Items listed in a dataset
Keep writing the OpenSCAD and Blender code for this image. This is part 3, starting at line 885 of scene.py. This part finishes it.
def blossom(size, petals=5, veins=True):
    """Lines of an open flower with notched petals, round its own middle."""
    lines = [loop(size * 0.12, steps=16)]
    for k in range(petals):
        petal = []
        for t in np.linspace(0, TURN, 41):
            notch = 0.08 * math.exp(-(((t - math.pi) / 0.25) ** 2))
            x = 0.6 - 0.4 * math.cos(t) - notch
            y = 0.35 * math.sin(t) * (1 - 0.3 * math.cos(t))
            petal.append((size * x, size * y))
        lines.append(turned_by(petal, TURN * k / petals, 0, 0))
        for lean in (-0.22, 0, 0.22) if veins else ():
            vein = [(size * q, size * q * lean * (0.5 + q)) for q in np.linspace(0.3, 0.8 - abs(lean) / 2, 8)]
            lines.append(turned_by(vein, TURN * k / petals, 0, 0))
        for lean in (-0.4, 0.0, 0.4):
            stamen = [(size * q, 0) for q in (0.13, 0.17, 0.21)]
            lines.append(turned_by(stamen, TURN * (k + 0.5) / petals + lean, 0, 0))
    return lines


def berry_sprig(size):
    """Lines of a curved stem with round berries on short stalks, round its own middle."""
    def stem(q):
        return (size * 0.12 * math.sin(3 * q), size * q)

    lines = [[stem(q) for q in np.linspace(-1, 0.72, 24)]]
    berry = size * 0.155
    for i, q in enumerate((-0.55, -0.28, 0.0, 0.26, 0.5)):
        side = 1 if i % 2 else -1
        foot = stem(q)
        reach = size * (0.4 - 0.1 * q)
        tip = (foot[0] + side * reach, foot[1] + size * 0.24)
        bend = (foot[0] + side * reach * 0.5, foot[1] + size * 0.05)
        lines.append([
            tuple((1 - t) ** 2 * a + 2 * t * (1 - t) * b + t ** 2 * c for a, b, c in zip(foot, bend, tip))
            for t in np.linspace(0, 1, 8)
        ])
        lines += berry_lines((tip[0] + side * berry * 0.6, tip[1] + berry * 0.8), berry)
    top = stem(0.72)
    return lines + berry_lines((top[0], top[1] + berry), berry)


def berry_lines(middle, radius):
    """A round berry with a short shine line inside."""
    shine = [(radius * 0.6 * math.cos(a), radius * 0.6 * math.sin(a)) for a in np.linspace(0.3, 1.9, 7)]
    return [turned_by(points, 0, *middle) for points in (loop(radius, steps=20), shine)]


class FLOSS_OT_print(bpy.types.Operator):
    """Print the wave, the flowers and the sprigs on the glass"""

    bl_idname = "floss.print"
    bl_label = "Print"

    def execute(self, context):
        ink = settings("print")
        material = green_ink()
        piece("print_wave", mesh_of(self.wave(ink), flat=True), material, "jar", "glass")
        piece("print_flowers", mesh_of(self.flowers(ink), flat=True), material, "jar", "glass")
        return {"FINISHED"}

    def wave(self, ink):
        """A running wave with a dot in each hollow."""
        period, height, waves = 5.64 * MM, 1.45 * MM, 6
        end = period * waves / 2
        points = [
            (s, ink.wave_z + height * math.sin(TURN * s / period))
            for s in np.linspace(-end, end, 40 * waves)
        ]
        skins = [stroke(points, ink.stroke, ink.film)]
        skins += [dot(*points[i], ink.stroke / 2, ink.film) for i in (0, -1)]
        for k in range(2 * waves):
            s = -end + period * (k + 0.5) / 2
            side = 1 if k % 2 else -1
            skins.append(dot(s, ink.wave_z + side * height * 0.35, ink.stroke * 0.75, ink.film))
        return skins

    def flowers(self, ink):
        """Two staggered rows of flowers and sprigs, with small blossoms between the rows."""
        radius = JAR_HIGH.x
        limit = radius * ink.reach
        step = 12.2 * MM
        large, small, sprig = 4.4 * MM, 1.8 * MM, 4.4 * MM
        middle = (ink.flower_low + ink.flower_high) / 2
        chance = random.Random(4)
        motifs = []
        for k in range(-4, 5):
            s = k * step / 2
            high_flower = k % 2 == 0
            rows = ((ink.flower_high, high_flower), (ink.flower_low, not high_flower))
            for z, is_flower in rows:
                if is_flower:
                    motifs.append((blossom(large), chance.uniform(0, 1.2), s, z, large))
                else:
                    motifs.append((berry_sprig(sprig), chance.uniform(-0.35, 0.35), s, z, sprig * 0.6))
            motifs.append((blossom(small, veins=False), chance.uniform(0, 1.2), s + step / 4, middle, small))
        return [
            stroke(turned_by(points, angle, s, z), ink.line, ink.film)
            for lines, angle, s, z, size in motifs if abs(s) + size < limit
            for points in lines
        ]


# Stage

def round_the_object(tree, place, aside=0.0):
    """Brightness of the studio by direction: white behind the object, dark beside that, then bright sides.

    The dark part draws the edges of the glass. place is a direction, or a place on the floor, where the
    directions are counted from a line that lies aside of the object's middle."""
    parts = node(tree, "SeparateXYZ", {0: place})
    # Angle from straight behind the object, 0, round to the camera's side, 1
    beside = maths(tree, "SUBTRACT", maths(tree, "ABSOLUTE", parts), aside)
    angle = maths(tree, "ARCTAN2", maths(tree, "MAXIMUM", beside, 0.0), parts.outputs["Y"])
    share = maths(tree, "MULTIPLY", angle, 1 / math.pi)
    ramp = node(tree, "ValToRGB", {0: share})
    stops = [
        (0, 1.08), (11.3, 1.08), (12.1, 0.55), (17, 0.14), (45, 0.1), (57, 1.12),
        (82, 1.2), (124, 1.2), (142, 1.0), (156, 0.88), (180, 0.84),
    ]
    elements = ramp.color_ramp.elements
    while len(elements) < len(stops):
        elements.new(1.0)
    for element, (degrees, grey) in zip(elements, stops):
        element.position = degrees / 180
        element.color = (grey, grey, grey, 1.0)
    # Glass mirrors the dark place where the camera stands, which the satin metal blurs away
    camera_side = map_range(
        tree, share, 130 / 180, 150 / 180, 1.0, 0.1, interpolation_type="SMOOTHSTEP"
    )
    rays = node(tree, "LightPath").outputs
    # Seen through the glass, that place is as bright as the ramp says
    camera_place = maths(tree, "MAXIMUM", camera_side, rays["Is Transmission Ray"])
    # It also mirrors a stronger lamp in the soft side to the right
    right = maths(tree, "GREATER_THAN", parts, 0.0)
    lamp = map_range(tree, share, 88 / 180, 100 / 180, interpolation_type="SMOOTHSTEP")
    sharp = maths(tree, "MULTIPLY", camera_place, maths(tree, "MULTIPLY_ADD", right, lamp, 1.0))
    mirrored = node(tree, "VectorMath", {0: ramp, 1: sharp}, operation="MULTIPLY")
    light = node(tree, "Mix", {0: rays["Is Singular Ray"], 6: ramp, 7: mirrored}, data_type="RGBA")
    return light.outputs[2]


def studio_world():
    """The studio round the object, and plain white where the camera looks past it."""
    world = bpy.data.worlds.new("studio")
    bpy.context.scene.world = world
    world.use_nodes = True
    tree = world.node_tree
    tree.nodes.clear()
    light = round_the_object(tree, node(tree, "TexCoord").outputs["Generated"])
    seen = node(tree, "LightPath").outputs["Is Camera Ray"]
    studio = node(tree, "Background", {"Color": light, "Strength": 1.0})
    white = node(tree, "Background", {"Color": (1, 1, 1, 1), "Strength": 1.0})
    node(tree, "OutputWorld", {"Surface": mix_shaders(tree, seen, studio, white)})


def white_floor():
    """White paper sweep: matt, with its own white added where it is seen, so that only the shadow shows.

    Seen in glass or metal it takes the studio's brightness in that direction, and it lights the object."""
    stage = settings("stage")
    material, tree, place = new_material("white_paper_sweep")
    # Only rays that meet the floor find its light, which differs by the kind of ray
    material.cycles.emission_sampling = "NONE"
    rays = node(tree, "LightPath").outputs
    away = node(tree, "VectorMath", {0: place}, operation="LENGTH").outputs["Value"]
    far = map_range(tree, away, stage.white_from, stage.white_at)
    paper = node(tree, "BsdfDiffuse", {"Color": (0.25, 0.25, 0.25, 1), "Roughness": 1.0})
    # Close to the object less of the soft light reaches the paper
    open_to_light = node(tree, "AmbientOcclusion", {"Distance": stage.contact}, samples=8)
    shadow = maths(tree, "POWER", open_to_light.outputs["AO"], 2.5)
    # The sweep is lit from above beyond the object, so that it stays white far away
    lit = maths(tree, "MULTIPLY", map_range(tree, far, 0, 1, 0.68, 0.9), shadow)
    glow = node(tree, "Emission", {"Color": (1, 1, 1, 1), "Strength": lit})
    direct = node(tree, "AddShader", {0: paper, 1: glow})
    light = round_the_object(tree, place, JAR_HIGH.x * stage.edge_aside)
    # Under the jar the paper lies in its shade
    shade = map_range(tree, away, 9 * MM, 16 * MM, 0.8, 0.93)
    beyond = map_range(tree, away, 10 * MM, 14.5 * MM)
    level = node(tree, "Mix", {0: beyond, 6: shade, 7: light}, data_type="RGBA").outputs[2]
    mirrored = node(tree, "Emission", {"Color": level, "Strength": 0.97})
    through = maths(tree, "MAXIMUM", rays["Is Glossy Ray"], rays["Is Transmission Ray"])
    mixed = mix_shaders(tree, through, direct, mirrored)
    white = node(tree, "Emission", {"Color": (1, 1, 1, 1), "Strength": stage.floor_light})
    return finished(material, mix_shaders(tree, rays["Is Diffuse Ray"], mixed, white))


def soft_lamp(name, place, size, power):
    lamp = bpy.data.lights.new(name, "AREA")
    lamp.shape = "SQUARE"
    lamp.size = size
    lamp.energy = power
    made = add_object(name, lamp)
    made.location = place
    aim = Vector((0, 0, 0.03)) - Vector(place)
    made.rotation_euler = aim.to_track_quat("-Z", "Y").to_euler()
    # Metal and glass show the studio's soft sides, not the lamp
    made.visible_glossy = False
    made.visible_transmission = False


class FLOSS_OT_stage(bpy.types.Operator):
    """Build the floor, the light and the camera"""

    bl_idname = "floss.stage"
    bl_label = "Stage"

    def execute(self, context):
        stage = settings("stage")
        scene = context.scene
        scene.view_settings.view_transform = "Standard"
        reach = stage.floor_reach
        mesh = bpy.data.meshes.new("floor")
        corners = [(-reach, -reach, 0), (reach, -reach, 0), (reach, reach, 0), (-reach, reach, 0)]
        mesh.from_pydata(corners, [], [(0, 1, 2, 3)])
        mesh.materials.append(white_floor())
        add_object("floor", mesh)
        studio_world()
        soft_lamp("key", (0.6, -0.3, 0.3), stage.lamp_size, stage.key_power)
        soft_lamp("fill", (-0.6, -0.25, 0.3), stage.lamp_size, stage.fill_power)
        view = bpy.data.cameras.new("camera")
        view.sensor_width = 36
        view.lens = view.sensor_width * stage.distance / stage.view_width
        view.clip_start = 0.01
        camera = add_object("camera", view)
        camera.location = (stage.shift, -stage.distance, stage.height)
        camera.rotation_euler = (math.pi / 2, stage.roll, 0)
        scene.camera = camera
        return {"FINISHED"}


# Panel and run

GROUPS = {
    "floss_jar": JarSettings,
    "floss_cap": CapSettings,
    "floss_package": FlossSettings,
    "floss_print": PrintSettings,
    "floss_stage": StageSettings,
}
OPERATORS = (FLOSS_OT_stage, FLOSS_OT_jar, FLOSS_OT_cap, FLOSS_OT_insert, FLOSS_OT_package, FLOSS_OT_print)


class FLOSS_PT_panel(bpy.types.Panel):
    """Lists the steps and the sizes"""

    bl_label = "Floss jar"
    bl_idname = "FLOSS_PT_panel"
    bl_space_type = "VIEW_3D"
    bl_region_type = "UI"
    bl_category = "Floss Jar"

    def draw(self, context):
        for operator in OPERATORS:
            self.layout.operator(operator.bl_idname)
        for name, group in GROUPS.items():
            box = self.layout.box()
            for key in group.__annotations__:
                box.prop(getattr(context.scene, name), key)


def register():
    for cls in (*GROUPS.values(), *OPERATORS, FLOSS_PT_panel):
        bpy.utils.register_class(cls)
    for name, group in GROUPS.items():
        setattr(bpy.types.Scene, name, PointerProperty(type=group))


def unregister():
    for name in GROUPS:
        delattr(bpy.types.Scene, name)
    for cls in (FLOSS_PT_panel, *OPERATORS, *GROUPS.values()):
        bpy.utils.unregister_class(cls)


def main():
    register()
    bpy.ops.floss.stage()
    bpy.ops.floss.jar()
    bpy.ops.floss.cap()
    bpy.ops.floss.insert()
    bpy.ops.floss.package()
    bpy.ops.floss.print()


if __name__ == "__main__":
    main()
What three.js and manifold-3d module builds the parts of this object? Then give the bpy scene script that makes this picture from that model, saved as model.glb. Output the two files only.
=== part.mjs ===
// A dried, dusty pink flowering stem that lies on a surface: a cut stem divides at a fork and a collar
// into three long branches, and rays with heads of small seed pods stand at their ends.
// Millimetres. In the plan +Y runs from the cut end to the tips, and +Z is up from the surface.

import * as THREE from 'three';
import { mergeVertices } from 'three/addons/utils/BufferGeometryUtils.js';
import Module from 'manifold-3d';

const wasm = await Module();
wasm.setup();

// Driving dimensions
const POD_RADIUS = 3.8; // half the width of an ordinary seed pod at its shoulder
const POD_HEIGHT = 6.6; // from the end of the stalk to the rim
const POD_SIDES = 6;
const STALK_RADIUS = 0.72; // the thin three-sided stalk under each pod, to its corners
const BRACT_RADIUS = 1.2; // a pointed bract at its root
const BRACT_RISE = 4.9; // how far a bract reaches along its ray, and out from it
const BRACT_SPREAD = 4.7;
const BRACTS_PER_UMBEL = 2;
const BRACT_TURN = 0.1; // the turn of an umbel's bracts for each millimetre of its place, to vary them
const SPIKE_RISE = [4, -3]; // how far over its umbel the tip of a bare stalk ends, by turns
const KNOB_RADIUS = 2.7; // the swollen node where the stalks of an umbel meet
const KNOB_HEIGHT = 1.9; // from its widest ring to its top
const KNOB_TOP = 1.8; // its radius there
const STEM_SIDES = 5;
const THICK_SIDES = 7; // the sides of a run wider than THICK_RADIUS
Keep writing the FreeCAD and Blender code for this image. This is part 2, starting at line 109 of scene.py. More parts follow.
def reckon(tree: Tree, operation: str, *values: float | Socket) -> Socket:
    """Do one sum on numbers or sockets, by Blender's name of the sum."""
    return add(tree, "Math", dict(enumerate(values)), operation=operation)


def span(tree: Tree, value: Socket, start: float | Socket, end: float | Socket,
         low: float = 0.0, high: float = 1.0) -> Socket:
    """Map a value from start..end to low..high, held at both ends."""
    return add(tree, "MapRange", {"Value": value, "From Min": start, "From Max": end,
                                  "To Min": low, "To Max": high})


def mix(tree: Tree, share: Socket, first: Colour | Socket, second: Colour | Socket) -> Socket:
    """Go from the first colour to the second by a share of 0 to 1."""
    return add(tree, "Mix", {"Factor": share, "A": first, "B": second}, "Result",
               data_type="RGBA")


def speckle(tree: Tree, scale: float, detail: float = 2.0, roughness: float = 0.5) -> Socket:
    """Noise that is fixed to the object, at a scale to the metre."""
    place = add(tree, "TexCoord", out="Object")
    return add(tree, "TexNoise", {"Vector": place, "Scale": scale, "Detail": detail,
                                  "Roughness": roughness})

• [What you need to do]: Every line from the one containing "Keep writing the FreeCAD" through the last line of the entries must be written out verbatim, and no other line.

• [Answer to the task]:
Keep writing the FreeCAD and Blender code for this image. This is part 2, starting at line 109 of scene.py. More parts follow.
def reckon(tree: Tree, operation: str, *values: float | Socket) -> Socket:
    """Do one sum on numbers or sockets, by Blender's name of the sum."""
    return add(tree, "Math", dict(enumerate(values)), operation=operation)


def span(tree: Tree, value: Socket, start: float | Socket, end: float | Socket,
         low: float = 0.0, high: float = 1.0) -> Socket:
    """Map a value from start..end to low..high, held at both ends."""
    return add(tree, "MapRange", {"Value": value, "From Min": start, "From Max": end,
                                  "To Min": low, "To Max": high})


def mix(tree: Tree, share: Socket, first: Colour | Socket, second: Colour | Socket) -> Socket:
    """Go from the first colour to the second by a share of 0 to 1."""
    return add(tree, "Mix", {"Factor": share, "A": first, "B": second}, "Result",
               data_type="RGBA")


def speckle(tree: Tree, scale: float, detail: float = 2.0, roughness: float = 0.5) -> Socket:
    """Noise that is fixed to the object, at a scale to the metre."""
    place = add(tree, "TexCoord", out="Object")
    return add(tree, "TexNoise", {"Vector": place, "Scale": scale, "Detail": detail,
                                  "Roughness": roughness})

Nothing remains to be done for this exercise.